> [Requirements]: Produce word for word the lines of the data below running from the one that has "LOW_R, UP_R, BELT_T = 8.6, 13.2, 1.8" to the one that has "obj.data.transform(world)", inclusive, and no others.

> [Source data]:
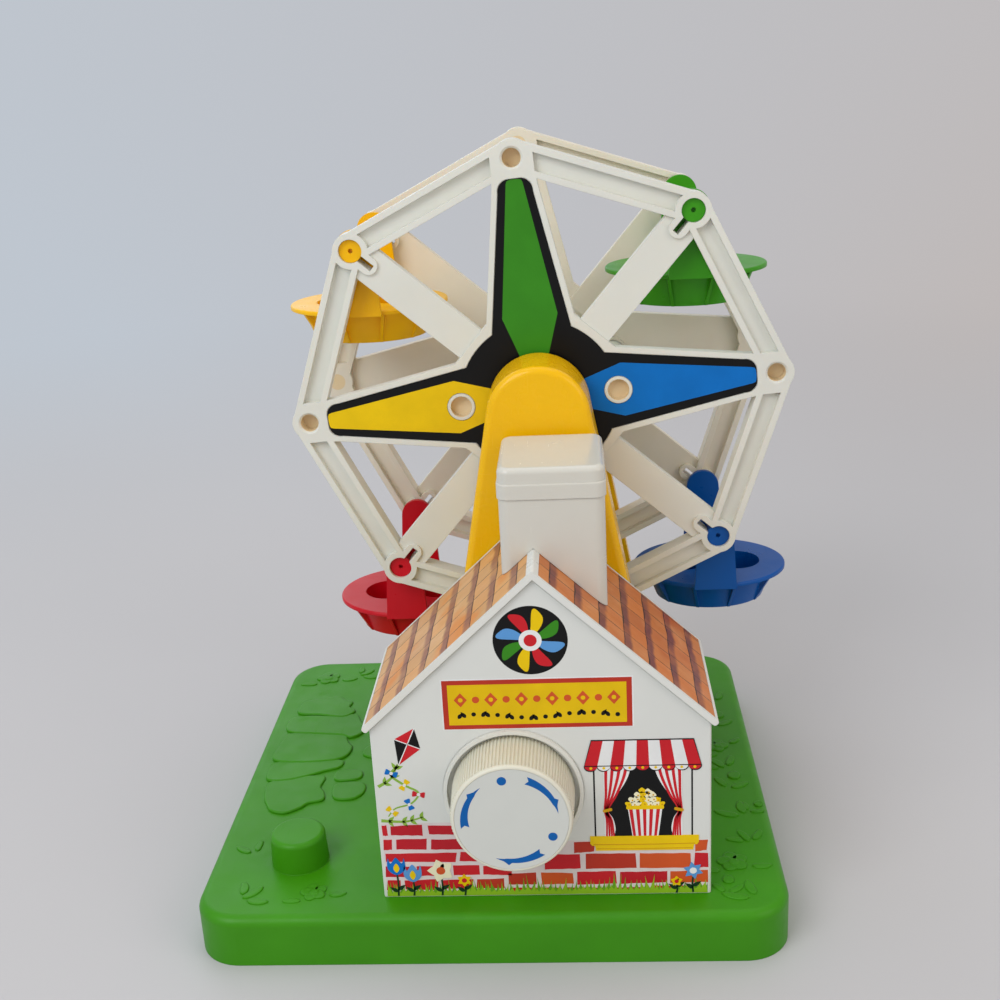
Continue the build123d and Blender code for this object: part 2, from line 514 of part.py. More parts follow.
# the fluted wall widens a little towards the house
knob = loft([front(KNOB_X, KNOB_Y0 + 1.6, KNOB_Z) * flutes(KNOB_R),
             front(KNOB_X, KNOB_Y1, KNOB_Z) * flutes(KNOB_R1)], ruled=True)
face = rod(KNOB_R - 0.3, KNOB_X, KNOB_Z, KNOB_Y0, KNOB_Y0 + 1.7)
face = fillet(face.faces().sort_by(Axis.Y)[0].edges(), 1.2)
knob += face
knob -= rod(21.6, KNOB_X, KNOB_Z, KNOB_Y0 + 3.0, KNOB_Y1 + 1)
knob += rod(5.0, KNOB_X, KNOB_Z, KNOB_Y0 + 2.5, KNOB_Y1)
for a in range(0, 360, 60):
    web = Rot(0, 0, a) * (Pos(13, 0) * Rectangle(18, 1.4))
    knob += slab(web, KNOB_Y0 + 2.5, KNOB_Y1 - 6, KNOB_X, KNOB_Z)
knob -= rod(2.02, KNOB_X, KNOB_Z, KNOB_Y0 + 4.0, KNOB_Y1 + 1)
knob -= rod(23.2, KNOB_X, KNOB_Z, KNOB_Y0 - 1, KNOB_Y0 + 0.3)
parts["winding_knob"] = knob
parts["knob_face_label"] = rod(23.05, KNOB_X, KNOB_Z, KNOB_Y0 + 0.05, KNOB_Y0 + 0.3)

shaft = rod(2.0, KNOB_X, KNOB_Z, KNOB_Y0 + 4.2, -60.0)
shaft += rod(4.0, KNOB_X, KNOB_Z, -82.0, -68.2)
parts["winding_shaft"] = shaft
coil = sweep(Plane(origin=(2.75, 0, 0), x_dir=(1, 0, 0), z_dir=(0, 1, 0)) * Circle(0.32),
             path=Helix(pitch=0.85, height=4.25, radius=2.75))
coil = Rot(90, 0, 0) * coil
cb = coil.bounding_box()
parts["one_way_clutch_spring"] = Pos(KNOB_X, -91.6 - cb.max.Y, KNOB_Z) * coil

# ----------------------------------------------------------- movement
FP0, FP1, BP0, BP1 = -90.0, -88.0, -46.0, -44.0
CYL_X, CYL_Z = KNOB_X + M_BIG * (BARREL_T + CYL_T) / 2, KNOB_Z
da = 60.0
dx, dz = polar(M_MID * (CYLG_T + IDL_P) / 2, da)
IDL_X, IDL_Z = CYL_X + dx, CYL_Z + dz
db = 20.0
dx, dz = polar(M_FINE * (IDL_G + FLY_P) / 2, db)
FLY_X, FLY_Z = IDL_X + dx, IDL_Z + dz


def plate(y0, y1):
    sk = Pos(25.0, 73.5) * RectangleRounded(94.0, 64.0, 5.0)
    return slab(sk, y0, y1)


PILLARS = [(-8.0, 48.0), (58.0, 48.0), (58.0, 99.0), (-8.0, 99.0)]
fplate, bplate = plate(FP0, FP1), plate(BP0, BP1)
fplate -= rod(2.06, KNOB_X, KNOB_Z, FP0 - 1, FP1 + 1)
bplate -= rod(LOW_HUB_R + 0.06, KNOB_X, KNOB_Z, BP0 - 1, BP1 + 1)
for hx, hz, hr in ((CYL_X, CYL_Z, 1.06), (IDL_X, IDL_Z, 0.86), (FLY_X, FLY_Z, 0.66)):
    fplate -= rod(hr, hx, hz, FP0 - 1, FP1 + 1)
    bplate -= rod(hr, hx, hz, BP0 - 1, BP1 + 1)
posts = []
for px, pz in PILLARS:
    fplate -= rod(1.25, px, pz, FP0 - 1, FP1 + 1)
    bplate -= rod(1.25, px, pz, BP0 - 1, BP1 + 1)
    posts.append(rod(2.4, px, pz, FP1, BP0) + rod(1.2, px, pz, FP0, BP1))
mscrews = []
for px, pz in MOUNTS_M:
    fplate -= rod(1.4, px, pz, FP0 - 1, FP1 + 1)
    mscrews.append(rod(1.25, px, pz, -97.5, FP1 + 0.05) + rod(2.5, px, pz, FP1, FP1 + 1.8))
    bplate -= rod(3.4, px, pz, BP0 - 1, BP1 + 1)
parts["movement_front_plate"] = fplate
parts["movement_back_plate"] = bplate
parts["movement_pillars"] = group(posts)
parts["movement_screws"] = group(mscrews)

# spring barrel: gear, drum and its cover with the long drive hub
B_PHASE = 0.0
barrel = slab(gear_outline(BARREL_T, M_BIG, B_PHASE), -86.5, -82.5, KNOB_X, KNOB_Z)
barrel += rod(16.0, KNOB_X, KNOB_Z, -86.5, -64.0)
barrel -= rod(14.6, KNOB_X, KNOB_Z, -84.5, -63.0)
barrel -= rod(2.06, KNOB_X, KNOB_Z, -88.0, -80.0)
parts["spring_barrel"] = barrel
cover = rod(14.55, KNOB_X, KNOB_Z, -66.0, -64.0) + rod(LOW_HUB_R, KNOB_X, KNOB_Z, -64.5, -14.5)
cover -= rod(2.06, KNOB_X, KNOB_Z, -67.0, -59.0)
parts["barrel_cover_hub"] = cover

# mainspring: a flat strip wound in a spiral
turns, steps = 6.5, 24
n = int(turns * steps)
strip = []
for i in range(n + 1):
    t = i / n
    strip.append((4.5 + (14.3 - 0.5 - 4.5) * t, 360.0 * turns * t))
pts = [polar(r, a) for r, a in strip] + [polar(r + 0.5, a) for r, a in reversed(strip)]
parts["mainspring"] = slab(poly(pts), -80.5, -69.5, KNOB_X, KNOB_Z)

# cylinder with its arbor, driven pinion and driving gear
c_phase = 180.0 + 180.0 / CYL_T
cyl = rod(1.0, CYL_X, CYL_Z, FP0, BP1)
cyl += slab(gear_outline(CYL_T, M_BIG, c_phase), -86.5, -82.5, CYL_X, CYL_Z)
cyl += rod(6.5, CYL_X, CYL_Z, -80.0, -55.0)
CG_PHASE = 0.0
cyl += slab(gear_outline(CYLG_T, M_MID, CG_PHASE), -53.0, -51.0, CYL_X, CYL_Z)
cyl += rod(2.6, CYL_X, CYL_Z, -83.0, -50.6)
PITCH, TEETH = 1.45, 16
tune = [0, 5, 9, 2, 12, 7, 3, 10, 14, 6, 1, 8, 11, 4, 13, 15, 9, 5, 2, 7, 12, 0, 10, 6, 3, 14, 8, 1]
for i, t in enumerate(tune):
    a = 360.0 * (i + 0.5) / len(tune)
    px, pz = polar(1.0, a)
    pin = Plane(origin=(CYL_X + 6.0 * px, -78.4 + PITCH * t, CYL_Z + 6.0 * pz), z_dir=(px, 0, pz)) * \
        extrude(Circle(0.3), amount=1.2)
    cyl += pin
parts["pinned_cylinder"] = cyl

# idler arbor: a tooth gap of its pinion faces the cylinder gear
def mesh_phase(teeth_a, phase_a, beta, teeth_b):
    """Phase of gear b so that its gap takes the tooth of gear a along beta."""
    pa = 360.0 / teeth_a
    off = (beta - phase_a) / pa          # teeth of a from its phase to beta
    frac = off - round(off)              # part of a pitch past a tooth centre
    pb = 360.0 / teeth_b
    return beta + 180.0 + pb / 2 + frac * pb


i_phase = mesh_phase(CYLG_T, CG_PHASE, da, IDL_P)
IG_PHASE = 0.0
idl = rod(0.8, IDL_X, IDL_Z, FP0, BP1)
idl += slab(gear_outline(IDL_P, M_MID, i_phase), -53.4, -50.6, IDL_X, IDL_Z)
idl += slab(gear_outline(IDL_G, M_FINE, IG_PHASE), -49.6, -48.2, IDL_X, IDL_Z)
idl += rod(1.6, IDL_X, IDL_Z, -51.0, -49.0)
parts["governor_idler"] = idl
f_phase = mesh_phase(IDL_G, IG_PHASE, db, FLY_P)
fly = rod(0.6, FLY_X, FLY_Z, FP0, BP1)
fly += slab(gear_outline(FLY_P, M_FINE, f_phase), -50.0, -47.8, FLY_X, FLY_Z)
fly += rod(1.6, FLY_X, FLY_Z, -76.0, -58.0)
fly += box(FLY_X - 6.0, FLY_X + 6.0, -75.5, -58.5, FLY_Z - 0.4, FLY_Z + 0.4)
parts["air_brake_fly"] = fly

# comb: steel teeth whose tips stop just short of the passing pins
COMB_TIP = CYL_X + 7.2 + 0.45
COMB_ZT = CYL_Z - 3.0
tip_y0 = -78.4 - PITCH / 2
comb = box(COMB_TIP + 11.0, COMB_TIP + 17.0, tip_y0 - 0.6, tip_y0 + PITCH * TEETH + 0.6, COMB_ZT, COMB_ZT + 1.4)
for t in range(TEETH):
    y = -78.4 + PITCH * t
    comb += box(COMB_TIP, COMB_TIP + 11.5, y - 0.5, y + 0.5, COMB_ZT + 0.4, COMB_ZT + 1.2)
bracket = box(COMB_TIP + 10.0, COMB_TIP + 17.5, FP1, BP0, COMB_ZT - 3.0, COMB_ZT)
cscrews = []
for y in (tip_y0 + 4.0, tip_y0 + PITCH * TEETH - 4.0):
    x = COMB_TIP + 14.0
    comb -= pillar(1.15, x, y, COMB_ZT - 1, COMB_ZT + 3)
    bracket -= pillar(1.05, x, y, COMB_ZT - 4, COMB_ZT + 1)
    cscrews.append(pillar(1.0, x, y, COMB_ZT - 2.8, COMB_ZT + 1.5) + pillar(2.0, x, y, COMB_ZT + 1.4, COMB_ZT + 2.6))
parts["comb"] = comb
parts["comb_bracket"] = bracket
parts["comb_screws"] = group(cscrews)


# ------------------------------------------------------- pulleys and belt
def pulley(x, z, groove_r, bore, y0, y1):
    p = rod(groove_r + 2.6, x, z, y0, y1)
    mid = (y0 + y1) / 2
    p -= tube(groove_r + 5, groove_r, x, z, mid - 1.9, mid + 1.9)
    p += rod(bore + 2.5, x, z, y0 - 0.0, y1 + 1.5)
    p -= rod(bore, x, z, y0 - 1, y1 + 3)
    return p


LOW_R, UP_R, BELT_T = 8.6, 13.2, 1.8
GAP = 0.3
parts["lower_pulley"] = pulley(KNOB_X, KNOB_Z, LOW_R, LOW_HUB_R + 0.02, -24.0, -16.0)
parts["upper_pulley"] = pulley(AXLE_X, AXLE_Z, UP_R, AXLE_R + 0.02, -24.0, -16.0)


def belt_outline(t):
    """Tangent loop round both pulleys, t outside the grooves."""
    dx, dz = AXLE_X - KNOB_X, AXLE_Z - KNOB_Z
    d = math.hypot(dx, dz)
    u = math.atan2(dz, dx)
    r0, r1 = LOW_R + t, UP_R + t
    b = math.acos((r0 - r1) / d)
    def at(cx, cz, r, a):
        return (cx + r * math.cos(a), cz + r * math.sin(a))
    l0, l1 = at(KNOB_X, KNOB_Z, r0, u + b), at(KNOB_X, KNOB_Z, r0, u - b)
    h0, h1 = at(AXLE_X, AXLE_Z, r1, u + b), at(AXLE_X, AXLE_Z, r1, u - b)
    return make_face(Line(l0, h0) + ThreePointArc(h0, at(AXLE_X, AXLE_Z, r1, u), h1)
                     + Line(h1, l1) + ThreePointArc(l1, at(KNOB_X, KNOB_Z, r0, u + math.pi), l0))


belt = slab(belt_outline(GAP + BELT_T) - belt_outline(GAP), -21.0, -19.0)
parts["drive_belt"] = belt

# -------------------------------------------------------------- write out
os.makedirs("parts", exist_ok=True)
for old in os.listdir("parts"):
    if old.endswith(".step"):
        os.remove(os.path.join("parts", old))
for name, shape in parts.items():
    export_step(shape, os.path.join("parts", name + ".step"))
print(len(parts), "nodes; wheel vertices:", [tuple(round(c, 2) for c in vertex(k)) for k in range(8)])
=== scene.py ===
import bpy
import bmesh
import math
import random
from mathutils import Matrix, Vector
from mathutils.geometry import tessellate_polygon


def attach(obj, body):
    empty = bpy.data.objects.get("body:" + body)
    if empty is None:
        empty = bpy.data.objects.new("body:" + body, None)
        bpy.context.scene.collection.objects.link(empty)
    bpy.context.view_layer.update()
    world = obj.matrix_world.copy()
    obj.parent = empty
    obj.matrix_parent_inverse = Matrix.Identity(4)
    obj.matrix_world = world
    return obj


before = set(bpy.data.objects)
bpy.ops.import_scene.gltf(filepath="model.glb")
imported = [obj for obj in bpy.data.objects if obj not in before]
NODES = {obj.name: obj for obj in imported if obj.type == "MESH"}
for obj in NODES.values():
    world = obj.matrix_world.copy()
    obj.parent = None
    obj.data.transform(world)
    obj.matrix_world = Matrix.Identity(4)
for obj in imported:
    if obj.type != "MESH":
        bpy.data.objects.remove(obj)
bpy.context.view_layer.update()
MM = 0.001

# ------------------------------------------------------------- dimensions, mm
BASE_W, BASE_D, BASE_TOP = 255.8, 245.8, 23.4
HOUSE_X0, HOUSE_X1, FRONT_Y = -45.8, 94.2, -108.45
RIDGE_X, RIDGE_Z, EAVE_HALF, EAVE_Z = 24.2, 173.9, 73.15, 106.0
SLOPE = (RIDGE_Z - EAVE_Z) / EAVE_HALF
SL_COS = 1 / math.sqrt(1 + SLOPE * SLOPE)
SL_SIN = SLOPE * SL_COS
KNOB_X, KNOB_Z, KNOB_FACE_Y = 12.4, 74.3, -129.25
AXLE_X, AXLE_Z, TILT = 26.8, 214.4, 4.25
LABEL_F, LABEL_R = -0.7, 86.7           # printed faces of the wheel sheets
PEG = (-88.0, -78.9)


def srgb(r, g, b):
    def f(c):
        c = c / 255
        return c / 12.92 if c <= 0.04045 else ((c + 0.055) / 1.055) ** 2.4
    return (f(r), f(g), f(b), 1.0)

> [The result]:
LOW_R, UP_R, BELT_T = 8.6, 13.2, 1.8
GAP = 0.3
parts["lower_pulley"] = pulley(KNOB_X, KNOB_Z, LOW_R, LOW_HUB_R + 0.02, -24.0, -16.0)
parts["upper_pulley"] = pulley(AXLE_X, AXLE_Z, UP_R, AXLE_R + 0.02, -24.0, -16.0)


def belt_outline(t):
    """Tangent loop round both pulleys, t outside the grooves."""
    dx, dz = AXLE_X - KNOB_X, AXLE_Z - KNOB_Z
    d = math.hypot(dx, dz)
    u = math.atan2(dz, dx)
    r0, r1 = LOW_R + t, UP_R + t
    b = math.acos((r0 - r1) / d)
    def at(cx, cz, r, a):
        return (cx + r * math.cos(a), cz + r * math.sin(a))
    l0, l1 = at(KNOB_X, KNOB_Z, r0, u + b), at(KNOB_X, KNOB_Z, r0, u - b)
    h0, h1 = at(AXLE_X, AXLE_Z, r1, u + b), at(AXLE_X, AXLE_Z, r1, u - b)
    return make_face(Line(l0, h0) + ThreePointArc(h0, at(AXLE_X, AXLE_Z, r1, u), h1)
                     + Line(h1, l1) + ThreePointArc(l1, at(KNOB_X, KNOB_Z, r0, u + math.pi), l0))


belt = slab(belt_outline(GAP + BELT_T) - belt_outline(GAP), -21.0, -19.0)
parts["drive_belt"] = belt

# -------------------------------------------------------------- write out
os.makedirs("parts", exist_ok=True)
for old in os.listdir("parts"):
    if old.endswith(".step"):
        os.remove(os.path.join("parts", old))
for name, shape in parts.items():
    export_step(shape, os.path.join("parts", name + ".step"))
print(len(parts), "nodes; wheel vertices:", [tuple(round(c, 2) for c in vertex(k)) for k in range(8)])
=== scene.py ===
import bpy
import bmesh
import math
import random
from mathutils import Matrix, Vector
from mathutils.geometry import tessellate_polygon


def attach(obj, body):
    empty = bpy.data.objects.get("body:" + body)
    if empty is None:
        empty = bpy.data.objects.new("body:" + body, None)
        bpy.context.scene.collection.objects.link(empty)
    bpy.context.view_layer.update()
    world = obj.matrix_world.copy()
    obj.parent = empty
    obj.matrix_parent_inverse = Matrix.Identity(4)
    obj.matrix_world = world
    return obj


before = set(bpy.data.objects)
bpy.ops.import_scene.gltf(filepath="model.glb")
imported = [obj for obj in bpy.data.objects if obj not in before]
NODES = {obj.name: obj for obj in imported if obj.type == "MESH"}
for obj in NODES.values():
    world = obj.matrix_world.copy()
    obj.parent = None
    obj.data.transform(world)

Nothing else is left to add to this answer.